The contrast could not have been more stark: in Belgium, 14 professional men set off from the gun to battle for their national championship, having been given the luxury of racing unmolested, a minute ahead of a somewhat larger elite-without-contract field. In the USA, by contrast, 105 elite men, and before them 111 elite women, hit out from the gun with a cacaphony of clicking pedals and shifting gears to battle for their national title in Boulder, Colorado, the pelotons as large as most of the UCI road races in this country.
While 100 riders is not the most the 'cross nationals has seen - there were 160 starters in Bend, Oregon in 2009 - the large number of riders has caused issues in the past. The course can get chewed up with so many racers, pits can be overcrowded, and lapped riders may not be pulled in time and get in the way of the leaders. But there are benefits, too - a big field gives the fans someone to cheer for almost the entire time the race is going on, adding to the excitement. It also gives all elite riders the chance to race in front of some of the biggest crowds they'll ever see.

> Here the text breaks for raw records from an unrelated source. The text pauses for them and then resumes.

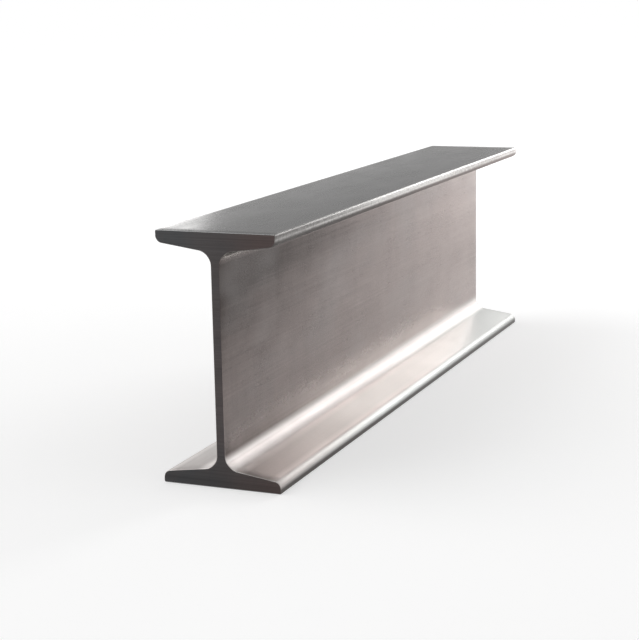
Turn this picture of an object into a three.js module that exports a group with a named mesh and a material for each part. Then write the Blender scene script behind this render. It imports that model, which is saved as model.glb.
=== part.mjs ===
// Short length of hot-rolled steel beam: an I-section with tapered flanges, rolled in one piece
// and sawn square at both ends.
// Millimetres. +X runs along the beam, +Y across its flanges and +Z up through its web.
// The origin is the middle of the bottom flange's underside, at mid-length.
import * as THREE from 'three';

// Driving dimensions
const LENGTH = 500;            // from one sawn end to the other
const DEPTH = 150;             // over both flanges
const FLANGE_WIDTH = 75;
const WEB_THICKNESS = 5.5;
const FLANGE_THICKNESS = 9.5;  // midway between the web's face and the flange's tip
const TAPER_DEGREES = 8;       // slope of the flanges' inner faces
const ROOT_RADIUS = 9;         // hollow between the web and a flange's inner face
const TOE_RADIUS = 4.5;        // inner edge of a flange's tip
const EDGE_RADIUS = 1;         // outer edge of a flange's tip, as the rolls leave it

// Facets along each arc of the outline
const ROOT_FACETS = 16;
const TOE_FACETS = 12;
const EDGE_FACETS = 4;

const QUARTER_TURN = Math.PI / 2;
const HALF_TURN = Math.PI;

const rolledSteel = new THREE.MeshStandardMaterial({
  name: 'rolled_steel',
  color: 0x8f8a88,
  metalness: 1,
  roughness: 0.4,
});

// A quarter of the section's outline, above mid-depth on the +Y side, from the top flange's
// outer face round its tip and in to the web's face. x is across the beam and y is up.
function quarterOutline() {
  const taper = THREE.MathUtils.degToRad(TAPER_DEGREES);
  const tip = FLANGE_WIDTH / 2;
  const webFace = WEB_THICKNESS / 2;
  const midFlange = (tip + webFace) / 2;

  // Height, at x, of a line that runs parallel to the inner face and lies "offset" above it
  const parallelToInnerFace = (x, offset) =>
    DEPTH - FLANGE_THICKNESS + (x - midFlange) * Math.tan(taper) + offset / Math.cos(taper);

  const edgeX = tip - EDGE_RADIUS;
  const edgeY = DEPTH - EDGE_RADIUS;
  const edge = new THREE.ArcCurve(edgeX, edgeY, EDGE_RADIUS, QUARTER_TURN, 0, true);

  // The toe is tangent to the tip and to the inner face
  const toeX = tip - TOE_RADIUS;
  const toeY = parallelToInnerFace(toeX, TOE_RADIUS);
  const toe = new THREE.ArcCurve(toeX, toeY, TOE_RADIUS, 0, taper - QUARTER_TURN, true);

  // The root is tangent to the inner face and to the web
  const rootX = webFace + ROOT_RADIUS;
  const rootY = parallelToInnerFace(rootX, -ROOT_RADIUS);
  const root = new THREE.ArcCurve(rootX, rootY, ROOT_RADIUS, QUARTER_TURN + taper, HALF_TURN, false);

  return [
    ...edge.getPoints(EDGE_FACETS),
    ...toe.getPoints(TOE_FACETS),
    ...root.getPoints(ROOT_FACETS),
  ];
}

// The whole section: the quarter mirrored about mid-depth, then that half about the web
function sectionShape() {
  const upperRight = quarterOutline();
  const lowerRight = upperRight.map((point) => new THREE.Vector2(point.x, DEPTH - point.y)).reverse();
  const right = [...upperRight, ...lowerRight];
  const left = right.map((point) => new THREE.Vector2(-point.x, point.y)).reverse();
  return new THREE.Shape([...right, ...left]);
}

// The section is drawn in x and y and extruded along z, so those axes are turned to Y, Z and X
function beamGeometry() {
  const geometry = new THREE.ExtrudeGeometry(sectionShape(), { depth: LENGTH, bevelEnabled: false });
  geometry.translate(0, 0, -LENGTH / 2);
  const across = new THREE.Vector3(0, 1, 0);
  const up = new THREE.Vector3(0, 0, 1);
  const along = new THREE.Vector3(1, 0, 0);
  geometry.applyMatrix4(new THREE.Matrix4().makeBasis(across, up, along));
  return geometry;
}

const beam = new THREE.Mesh(beamGeometry(), rolledSteel);
beam.name = 'h_beam';

const part = new THREE.Group();
part.name = 'steel_h_beam';
part.add(beam);

export default part;
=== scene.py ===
"""Looks of a short length of hot-rolled steel beam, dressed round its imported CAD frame."""

import math
import bpy
from mathutils import Matrix, Vector


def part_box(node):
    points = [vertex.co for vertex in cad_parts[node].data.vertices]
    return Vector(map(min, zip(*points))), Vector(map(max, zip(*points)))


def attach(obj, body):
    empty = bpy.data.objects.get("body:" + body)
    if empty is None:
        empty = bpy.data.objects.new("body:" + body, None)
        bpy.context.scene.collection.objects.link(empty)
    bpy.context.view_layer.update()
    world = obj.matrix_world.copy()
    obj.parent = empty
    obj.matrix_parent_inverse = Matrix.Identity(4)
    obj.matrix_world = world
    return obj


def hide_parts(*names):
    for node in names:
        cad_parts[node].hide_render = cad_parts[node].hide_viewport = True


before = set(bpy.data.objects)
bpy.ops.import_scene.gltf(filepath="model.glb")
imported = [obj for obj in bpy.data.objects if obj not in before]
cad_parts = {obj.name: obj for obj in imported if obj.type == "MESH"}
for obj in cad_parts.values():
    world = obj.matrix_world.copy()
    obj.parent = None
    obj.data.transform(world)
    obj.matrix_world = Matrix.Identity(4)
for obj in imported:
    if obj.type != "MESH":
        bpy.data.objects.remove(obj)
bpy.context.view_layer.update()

# The beam's section and length in metres, as in its CAD source
low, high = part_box("h_beam")
LENGTH = high.x - low.x
FLANGE_WIDTH = high.y - low.y
DEPTH = high.z - low.z
WEB_THICKNESS = 0.0055
FLANGE_THICKNESS = 0.0095
TAPER = math.radians(8)
ROOT_RADIUS = 0.009
TOE_RADIUS = 0.0045
EDGE_RADIUS = 0.001
TIP = FLANGE_WIDTH / 2      # from the web's middle to a flange's tip
ARRIS = 0.00035             # the sawn ends' sharp edges, rubbed a little

# Points along each arc, and rings along the beam
ROOT_POINTS = 36
TOE_POINTS = 24
EDGE_POINTS = 8
ARRIS_RINGS = 4
LENGTH_RINGS = 60

# Steel as reflectance. Rolling leaves a warm grey scale on the web and on the flanges' inner
# faces, and a duller, neutral one on the outer faces.
INNER_DARK = (0.080, 0.068, 0.065, 1)
INNER_LIGHT = (0.569, 0.488, 0.466, 1)
COOL_STAIN = (0.330, 0.322, 0.320, 1)
UNDER_FLANGE_SHADE = (0.130, 0.130, 0.124, 1)      # painted shade under the upper flange
OUTER_DARK = (0.300, 0.304, 0.304, 1)
OUTER_LIGHT = (0.380, 0.384, 0.384, 1)
# The lower flange's inner faces carry a painted sheen, with painted highlights in the roots and
# beside the toes
PAINTED_SHEEN_DARK = (0.450, 0.420, 0.407, 1)
PAINTED_SHEEN_LIGHT = (0.630, 0.594, 0.578, 1)
PAINTED_SHEEN_MID = (0.705, 0.724, 0.708, 1)       # painted sheen beyond the near end
PAINTED_SHEEN_FAR = (0.530, 0.537, 0.526, 1)       # painted sheen towards the far end
PAINTED_HIGHLIGHT = (0.850, 0.812, 0.794, 1)
PAINTED_CREST_HIGHLIGHT = (0.570, 0.530, 0.516, 1)       # dimmer painted highlight in the middle of a root's arc
# The upper tips carry a painted highlight, stronger towards the far end. The lower tips and the
# top's near edges get painted shade.
PAINTED_TIP_HIGHLIGHT = (0.900, 0.885, 0.870, 1)
PAINTED_TIP_SHADE = (0.130, 0.122, 0.118, 1)
GRAZING_TINT = (0.760, 0.750, 0.745, 1)     # times what an ideal metal reflects near grazing
# The sawn ends' colours are kept dark as painted shade
SAWN_COOL = (0.080, 0.083, 0.086, 1)
SAWN_BROWN = (0.098, 0.077, 0.074, 1)

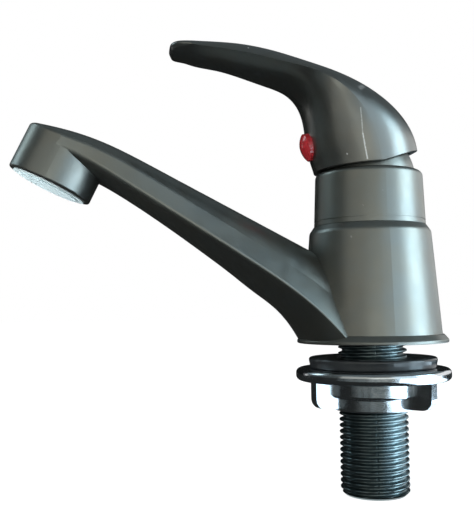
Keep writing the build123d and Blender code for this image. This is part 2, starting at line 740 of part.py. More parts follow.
def past_tip():
    """Everything past the lever's tip, which is round in plan and leans back as it goes down."""
    side = LEVER_HALF_WIDTH - TIP_CORNER
    corner = Pos(side, TIP_CORNER) * Circle(TIP_CORNER)
    corners = corner.edges() + mirror(corner, Plane.YZ).edges()
    root = Pos(0, TIP_CUT_REACH + LEVER_HALF_WIDTH) * Circle(LEVER_HALF_WIDTH + TIP_CORNER)
    plan = make_hull(corners + root.edges())
    slab = Rectangle(TIP_CUT_REACH + LEVER_REACH, TIP_CUT_REACH + TIP_CUT_REACH) - plan
    tip = Pos(0, -LEVER_REACH, TIP_TOP) * Rot(TIP_LEAN, 0, 0)
    return tip * extrude(slab, TIP_CUT_REACH, both=True)


def skirt_cut():
    """Space below the skirt's lip, which rises to the rear so that the lever can tilt."""
    far = 3 * SKIRT_RADIUS
    outline = [
        (-far, 0),
        (far, 0),
        (far, SKIRT_LIP + SKIRT_REAR_RISE * far),
        (0, SKIRT_LIP),
        (-far, SKIRT_LIP - SKIRT_FRONT_FALL * far),
    ]
    wire = FilletPolyline(*outline, radius=[0, 0, 0, SKIRT_BEND, 0], close=True)
    return extrude(make_face(Plane.YZ * wire), far, both=True)


def horn():
    """Solid shape of the handle above its skirt's lip, with a rounded tip."""
    solid = handle_blank() - past_tip()
    tip = solid.edges().filter_by(lambda edge: (edge @ 0.5).Y < TIP_CORNER - LEVER_REACH)
    rims = tip.filter_by(GeomType.LINE, reverse=True)
    return fillet(rims, TIP_ROUND) - skirt_cut()


def handle():
    """Hollow handle with the boss that grips the lever stem."""
    solid = horn()
    ceiling = PIVOT_HEIGHT + CAVITY_RADIUS + CUT_SPARE
    cavity = Pos(0, 0, PIVOT_HEIGHT) * Sphere(CAVITY_RADIUS)
    solid -= cavity - rod(BOSS_RADIUS, BOSS_BASE, ceiling)
    square = STEM_SQUARE + SOCKET_SPARE
    solid -= block(square, square, BOSS_BASE - CUT_SPARE, STEM_TOP + SOCKET_SPARE)
    channel_floor = SCREW_LENGTH + STEM_SQUARE / 2 + SCREW_HEADROOM - BUTTON_FORWARD
    seat = rod(BUTTON_RADIUS + SLIDE_FIT, -BUTTON_SEAT_DEPTH, SKIRT_RADIUS)
    channel = rod(CHANNEL_RADIUS, channel_floor, 0)
    screw_hole = rod(SCREW_RADIUS + SLIDE_FIT, -BUTTON_FORWARD, 0)
    for hole in (seat, channel, screw_hole):
        solid -= BUTTON_FRAME.location * hole
    return solid


def index_button():
    """Domed plug that hides the grub screw."""
    ball_radius = (BUTTON_RADIUS**2 + BUTTON_BULGE**2) / (2 * BUTTON_BULGE)
    plug_end = -BUTTON_SEAT_DEPTH - BUTTON_PLUG_LENGTH
    cap = Pos(0, 0, BUTTON_BULGE - ball_radius) * Sphere(ball_radius)
    cap &= rod(BUTTON_RADIUS, 0, BUTTON_BULGE + CUT_SPARE)
    solid = cap + rod(BUTTON_RADIUS, FACE_GAP - BUTTON_SEAT_DEPTH, 0)
    solid += rod(CHANNEL_RADIUS - LOOSE_FIT, plug_end, -BUTTON_SEAT_DEPTH / 2)
    return BUTTON_FRAME.location * solid


def grub_screw():
    """Socket screw that locks the handle on the stem."""
    lean = math.radians(BUTTON_TILT)
    tip = -(BUTTON_FORWARD - STEM_SQUARE / 2) / math.cos(lean) + SCREW_RADIUS * math.tan(lean)
    tip += FACE_GAP
    key = extrude(
        RegularPolygon(SCREW_KEY_WIDTH / 2, 6, major_radius=False), SCREW_KEY_DEPTH + CUT_SPARE
    )
    body = rod(SCREW_RADIUS, tip, tip + SCREW_LENGTH)
    body = chamfer(body.edges().sort_by(Axis.Z)[:1], SCREW_CHAMFER)
    body -= Pos(0, 0, tip + SCREW_LENGTH - SCREW_KEY_DEPTH) * key
    return BUTTON_FRAME.location * body


def aerator_housing():
    """Screwed ring that holds the grille in the mouth of the spout."""
    lip_radius = AERATOR_BORE_RADIUS - AERATOR_LIP
    lip_top = AERATOR_BASE + AERATOR_LIP_THICKNESS
    outline = [
        (lip_radius, AERATOR_BASE),
        (AERATOR_RADIUS, AERATOR_BASE),
        (AERATOR_RADIUS, AERATOR_TOP),
        (AERATOR_BORE_RADIUS, AERATOR_TOP),
        (AERATOR_BORE_RADIUS, lip_top),
        (lip_radius, lip_top),
    ]
    return HEAD_FRAME.location * turned(outline)


def grille_places():
    """Centres of the grille's holes: rings of six, twelve, eighteen round one."""
    places = [(0.0, 0.0)]
    for ring in range(1, GRILLE_RINGS + 1):
        for number in range(6 * ring):
            side, step = divmod(number, ring)
            first = math.radians(60 * side)
            turn = math.radians(60 * side + 120)
            x = ring * math.cos(first) + step * math.cos(turn)
            y = ring * math.sin(first) + step * math.sin(turn)
            places.append((GRILLE_PITCH * x, GRILLE_PITCH * y))
    return places


def aerator_grille():
    """Moulded grille with a honeycomb of holes, flush with the ring that holds it."""
    face_radius = AERATOR_BORE_RADIUS - AERATOR_LIP - SLIDE_FIT
    lip_top = AERATOR_BASE + AERATOR_LIP_THICKNESS + FACE_GAP
    top = lip_top + GRILLE_THICKNESS
    hole = RegularPolygon((GRILLE_PITCH - GRILLE_BAR) / 2, 6, major_radius=False)
    holes = Sketch() + [Pos(x, y) * hole for x, y in grille_places()]
    plate = rod(face_radius, AERATOR_BASE, top) + rod(AERATOR_BORE_RADIUS - SLIDE_FIT, lip_top, top)
    plate -= Pos(0, 0, AERATOR_BASE) * extrude(holes, top - AERATOR_BASE)
    return HEAD_FRAME.location * plate


def aerator_washer():
    """Flat washer between the aerator and the bottom of its bore."""
    outer = HEAD_BORE_RADIUS - LOOSE_FIT
    top = AERATOR_TOP + AERATOR_WASHER_THICKNESS
    ring = tube(outer, outer - AERATOR_WASHER_WIDTH, AERATOR_TOP, top)
    return HEAD_FRAME.location * ring


PIECES = [
    tap_body,
    threaded_shank,
    shank_seal,
    rubber_washer,
    wing_nut,
    collar,
    dome_ring,
    cartridge_retaining_nut,
    cartridge_housing,
    cartridge_base,
    inlet_seal,
    base_seal,
    fixed_disc,
    moving_disc,
    disc_carrier,
    rotor,
    rotor_seal,
    pivot_pin,
    stem_lever,
    handle,
    index_button,
    grub_screw,
    aerator_housing,
    aerator_grille,
    aerator_washer,
]


def main():
    """Build every piece and write it under its own name."""
    os.makedirs("parts", exist_ok=True)
    for piece in PIECES:
        export_step(piece(), f"parts/{piece.__name__}.step")


if __name__ == "__main__":
    main()
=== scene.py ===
"""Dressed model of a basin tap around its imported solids.

The solids give every shape but the threads and the aerator's gauze. This script makes those in
mesh code, gives each piece its finish, and sets the studio and the camera. Lengths are metres,
+Z is up, and the spout and the lever point to -Y.
"""

import logging
import math
from dataclasses import dataclass, field
from enum import Enum

import bmesh
import bpy
from mathutils import Matrix, Vector


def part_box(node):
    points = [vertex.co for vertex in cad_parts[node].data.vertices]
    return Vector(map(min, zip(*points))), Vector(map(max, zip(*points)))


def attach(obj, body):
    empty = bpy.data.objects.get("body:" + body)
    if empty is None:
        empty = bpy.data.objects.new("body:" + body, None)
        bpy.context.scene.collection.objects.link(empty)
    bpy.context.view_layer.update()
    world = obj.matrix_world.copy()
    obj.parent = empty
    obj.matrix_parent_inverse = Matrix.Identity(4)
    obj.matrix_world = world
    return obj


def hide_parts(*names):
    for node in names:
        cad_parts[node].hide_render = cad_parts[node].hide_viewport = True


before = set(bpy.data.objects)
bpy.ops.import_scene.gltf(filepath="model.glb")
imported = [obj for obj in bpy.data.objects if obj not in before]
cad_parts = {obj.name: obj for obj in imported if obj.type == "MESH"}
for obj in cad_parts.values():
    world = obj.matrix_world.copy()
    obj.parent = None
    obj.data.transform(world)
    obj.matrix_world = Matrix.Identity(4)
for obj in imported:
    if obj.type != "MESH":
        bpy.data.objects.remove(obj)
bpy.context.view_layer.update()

log = logging.getLogger("tap")

Colour = tuple[float, float, float]
Point = tuple[float, float, float]
Ring = list[Vector]

MM = 0.001
FLOOR_HEIGHT = -45.3 * MM
TAP_CENTRE = Vector((0.0, -0.035, 0.025))

# Thread that the shank and the wing nut share
THREAD_PITCH = 1.814 * MM
THREAD_CREST = 10.3 * MM
THREAD_ROOT = 9.15 * MM

# Mouth of the spout's head
MOUTH_FORWARD = 96.05 * MM
MOUTH_HEIGHT = 46.9 * MM
MOUTH_LEAN = math.radians(25.7)

# Fine detail that every finish shares
BLOTCH_SIZE = 9 * MM
SMEAR_SIZE = 3.5 * MM
SOFT_SPAN = (0.35, 0.65)
SPECK_SIZE = 0.45 * MM
SPECK_SPAN = (0.77, 0.83)
COAT_ROUGHNESS = 0.08

# Coarser layer of a grain, in grain sizes, and the strength of lathe rings and of lapping
CAST_SWELL = 6
PEEL_SWELL = 2.6
RING_SHARE = 0.4
LAPPED_SHARE = 0.5

# Gaps that break up a worn line, and the share of its width that is fully worn
BREAK_SIZE = 0.6 * MM
BREAK_SPAN = (0.30, 0.46)
MARK_CORE = 0.35

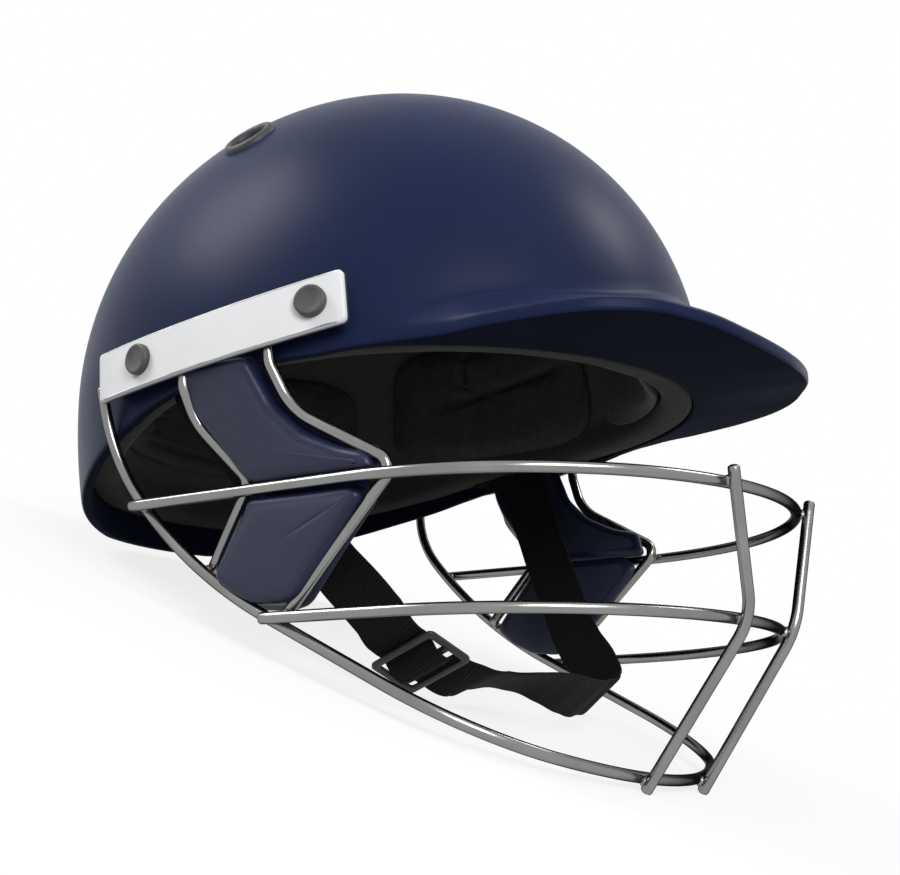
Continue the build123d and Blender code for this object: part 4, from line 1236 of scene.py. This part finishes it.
def cheek_pad(part, outline, origin, lean, centre, side):
    """Cheek pad: rings of its outline from the middle of the back round the edge to the middle of
    the face. Behind the middle hoop each pad reaches a little further to the other. The first UV
    coordinate is the inset from the outline, by which the face is painted greyer than the rolled
    edge as a painted sheen."""
    rings = []
    spot = np.array(centre)
    for inset, level, share in PAD_RINGS:
        behind = np.clip((1.5 - level) / 3, 0, 1)
        flat = drawn_in(outline, inset, max(3.4 - 0.4 * abs(inset), 1.4))
        if part == "upper":
            flat[:, 1] -= 0.9 * behind * np.clip((-15.0 - flat[:, 1]) / 5, 0, 1)
        else:
            flat[:, 1] += 1.0 * behind * np.clip((flat[:, 1] - 11.0) / 5, 0, 1)
        flat = spot + (flat - spot) * share
        rings.append(np.concatenate([flat, np.full((len(flat), 1), level)], 1))
    points = on_plane(np.stack(rings), origin, lean, side)
    uv = np.zeros(points.shape[:2] + (2,))
    uv[..., 0] = np.array([inset if share == 1 else 9 for inset, level, share in PAD_RINGS])[:, None]
    mesh = grid(part, worn(points), around=True, start_pole=True, end_pole=True, uv=uv)
    outward_faces(mesh)
    return mesh


class HELMET_OT_cheek_pads(bpy.types.Operator):
    """Cheek pads: foam under a stitched cover, with a rolled edge and a welt groove"""

    bl_idname = "helmet.cheek_pads"
    bl_label = "Cheek pads"

    def execute(self, context):
        material = coated_cover(settings()[1])
        for name, side in SIDES.items():
            for part, *form in CHEEK_PADS:
                obj = piece(f"{part}_cheek_cover_{name}", [cheek_pad(part, *form, side)], "helmet", material,
                            [f"{part}_cheek_pad_{name}"])
                swell(obj, 0.5)
        return {"FINISHED"}


# Middle line of the strap, and the roll of its face under the chin in degrees
STRAP_NEAR = [(-100.3, 45.0, 13.0), (-100.1, 42.9, 5.6), (-98.5, 40.0, -3.2), (-93.4, 33.6, -14.0),
              (-82.0, 16.6, -38.0), (-75.0, -1.5, -61.0), (-70.8, -15.5, -77.0)]
STRAP_CHIN = [(-39.97, -30.5, -97.2), (-27.96, -33.2, -96.6), (-10.05, -37.6, -96.0), (7.97, -40.4, -97.4),
              (25.99, -39.8, -99.4), (42.04, -38.2, -98.8), (54.05, -36.8, -95.4), (59.95, -32.0, -87.5)]
STRAP_ROLL = [23.0, 14.0, 13.0, 26.0, 36.0, 40.0, 38.0, 33.0]
STRAP_FAR = [(64.6, -22.1, -76.0), (72.0, -11.0, -58.0), (83.0, 2.6, -36.0), (92.8, 14.6, -15.5),
             (97.6, 22.0, -3.4), (99.8, 30.0, 6.0), STRAP_ANCHOR]
STRAP_HALF = 10.0
STRAP_THICK_HALF = 0.7
BUCKLE = np.array([-58.564, -24.65, -92.2])
BUCKLE_ALONG = unit((0.895, -0.212, -0.388))
BUCKLE_HALF = 10.6
BUCKLE_WIDE = 13.8
BUCKLE_THICK = 1.8
STRAP_DIP = 2.5


def buckle_axes():
    """Directions along, across and through the buckle; through points away from the jaw."""
    across = np.array([-0.057, -0.925, 0.373])
    across = unit(across - BUCKLE_ALONG * np.dot(across, BUCKLE_ALONG))
    through = unit(np.cross(across, BUCKLE_ALONG))
    if through[0] > 0:
        through = -through
    return BUCKLE_ALONG, across, through


def strap_lines():
    """Middle line of the strap and the direction across it, at the same stations."""
    along, across, through = buckle_axes()
    weave = [(-1.06, -1.0), (-0.76, -0.96), (-0.47, 0.0), (-0.2, 0.95), (0.0, 1.05), (0.2, 0.95),
             (0.47, 0.0), (0.76, -0.96), (1.06, -1.0)]
    inside = [BUCKLE + along * (q * BUCKLE_HALF) + through * (d * STRAP_DIP) for q, d in weave]
    near, chin, far = np.array(STRAP_NEAR), np.array(STRAP_CHIN), np.array(STRAP_FAR)
    hints = []
    for i in range(len(near)):
        s = i / len(near)
        hints.append(np.array([0, -1.0, 0]) * (1 - s) + np.array([0, -0.87, 0.49]) * s)
    hints += [across] * len(weave)
    hints += [np.array([0, -cos(radians(roll)), sin(radians(roll))]) for roll in STRAP_ROLL]
    for i in range(len(far)):
        s = (i + 1) / len(far)
        hints.append(np.array([0, -0.87, 0.49]) * (1 - s) + np.array([0, -1.0, 0]) * s)
    return np.concatenate([near, np.array(inside), chin, far]), unit(np.array(hints))


class HELMET_OT_chin_strap(bpy.types.Operator):
    """Chin strap: one length of ribbed webbing woven through the buckle, with an eyelet tab at
    each end"""

    bl_idname = "helmet.chin_strap"
    bl_label = "Chin strap"

    def execute(self, context):
        sizes, colours = settings()
        material = ribbed_webbing(sizes, colours)
        line, hint = strap_lines()
        both = spline(np.concatenate([line, hint], 1), 520)
        path, hint = both[:, :3], both[:, 3:]
        along = unit(np.gradient(path, axis=0))
        across = unit(hint - along * np.sum(hint * along, axis=1, keepdims=True))
        through = np.cross(along, across)
        run = distances(path)
        t = np.linspace(0, 2 * np.pi, 48, endpoint=False)
        wide = 1.02 * STRAP_HALF * np.sign(np.cos(t)) * np.abs(np.cos(t)) ** 0.35
        wide = np.clip(wide, -STRAP_HALF, STRAP_HALF)
        deep = STRAP_THICK_HALF * np.sign(np.sin(t)) * np.abs(np.sin(t)) ** 0.5
        points = path[:, None] + across[:, None] * wide[:, None] + through[:, None] * deep[:, None]
        ends = np.concatenate([np.repeat(path[:1], 48, 0)[None], points, np.repeat(path[-1:], 48, 0)[None]])
        uv = np.zeros(ends.shape[:2] + (2,))
        uv[..., 0] = wide
        uv[..., 1] = np.concatenate([[0], run, [run[-1]]])[:, None]
        strap = grid("strap", worn(ends), around=True, start_pole=True, end_pole=True, uv=uv)
        outward_faces(strap)
        meshes = [strap]
        for side in SIDES.values():
            rows = [(2.25, -0.95), (2.25, 0.95), (10.2, 0.95), (10.6, 0.6), (10.6, -0.6), (10.2, -0.95)]
            flip = np.array([side, 1.0, 1.0])
            meshes.append(turned_part("tab", rows, STRAP_ANCHOR * flip, (1.0, 0.0, 0.0), 64, closed=True))
        for mesh in meshes[1:]:
            mesh.uv_layers.new(name="UVMap")
        piece("chin_strap_webbing", meshes, "chin_strap", material, ["chin_strap"])
        return {"FINISHED"}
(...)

While race winner Jeremy Powers (Rapha-Focus) saw little except daylight ahead of him as he hurtled solo around the Valmont Bike Park last Sunday, Micah Rice, the USA Cycling Vice President of National Events, admitted that having well over a hundred riders chasing him might have contributed to Powers' strategy.
"It's exciting to see 100 guys waiting to take the start, but I'm sure Powers was thinking about [the size of the field] when he drilled it from the gun," Rice told Cyclingnews.
Neither former US champion Tim Johnson nor 10-time champion Katie Compton had any issues negotiating the course, and both agreed that the implementation of the "80 per cent rule", which allows officials to pull riders before they get lapped, has solved many of the issues of large fields.
"The worst year was San Francisco in 1999," Johnson said. "[Lap times were] about five minutes: it was really short and there were huge numbers of riders. We were lapping people right away - on the first or second lap. But it hasn't been a problem recently."
Compton had a run-in with a lapped rider while racing at the Scheldecross in Antwerp, but said that this is the exception, and that longer courses and better officiating is key. "She went out of her way to elbow me, and is a rider who has a reputation for that," Compton said of the incident. "But as long as the officials do a good job of pulling riders, it's not an issue. Here in the US, riders are super respectful."
Participation versus competition
USA Cycling encourages participation in the masters age group, junior and collegiate events by holding numerous categories and fielding podiums of five riders rather than three, but it seems to be considering backing off on that focus for the elites.
This year, the elite podiums were more in line with UCI elite podiums around the world, with three riders, and USA Cycling is currently searching for the right way to better define which riders should be in the elite fields at the cyclo-cross national championships.
"The guy who's in the last row knows he isn't going to be fighting for a top 10 finish," Rice said. "At that point, riders are just participating, but we need to balance having an elite field with encouraging participation."
"In past years, I'd say about half of the field has done more than one event, many of the riders are double-dipping. We are trying to draw a better line in the sand for masters riders and elites. It would be nice if the first three rows of elite riders could race and not be hampered by the thought of 100 riders chasing behind them."
USA Cycling is still trying to determine what the optimal number of riders is for an elite race, and how or even whether to draw that line.
"We could limit it by riders who have UCI points, but we have so many chances to score UCI points in this country, that if a rider wanted to get a point, they would find a way."
Riders could also be prevented from racing masters nationals if they have UCI points, as they are with the world championships, or other rules implemented.
"We are also looking at our domestic elite team designation (used in the National Criterium and Road Calendars) and seeing how we can possibly apply that to cyclo-cross.
"It's easy for the men's road events: it's clean cut, if you are on a professional team, you're a pro," Rice said, in cyclo-cross, it is not so clear cut.
But Johnson and Compton both felt that cyclo-cross in the USA is not yet at the size where a division has to be made. "I don't want to have a nationals like in Belgium [where there were 14 elite starters]. Down the line, it might be an issue, but for now it's a luxury to have this issue. The sport is growing, that's awesome. We don't want to tell people to go away."
The situation is similar for the women - who actually outnumbered the men's field in Boulder. Compton was pleased that Colorado turned out such a large field. "They were all good, all legitimate elite riders," she said. "Women need to be out racing."
Rice admits that USA Cycling would lose out on some registration fees were they to cut down on the number of elite riders, but as the sport continues to grow, participation in the other categories can compensate easily.
"We expect to break even for Boulder, if we don't count staff time," Rice said of this year's bottom line. In past years the deficit has been in the tens of thousands of dollars for nationals, but he says it is USA Cycling's job to make the national championships a special event.
"We do big screens, webcasting - the whole look and feel - even without a lot of big sponsorship. It's our duty to create an event that is the best race of the year, and if I don't do that, then I've missed my mark."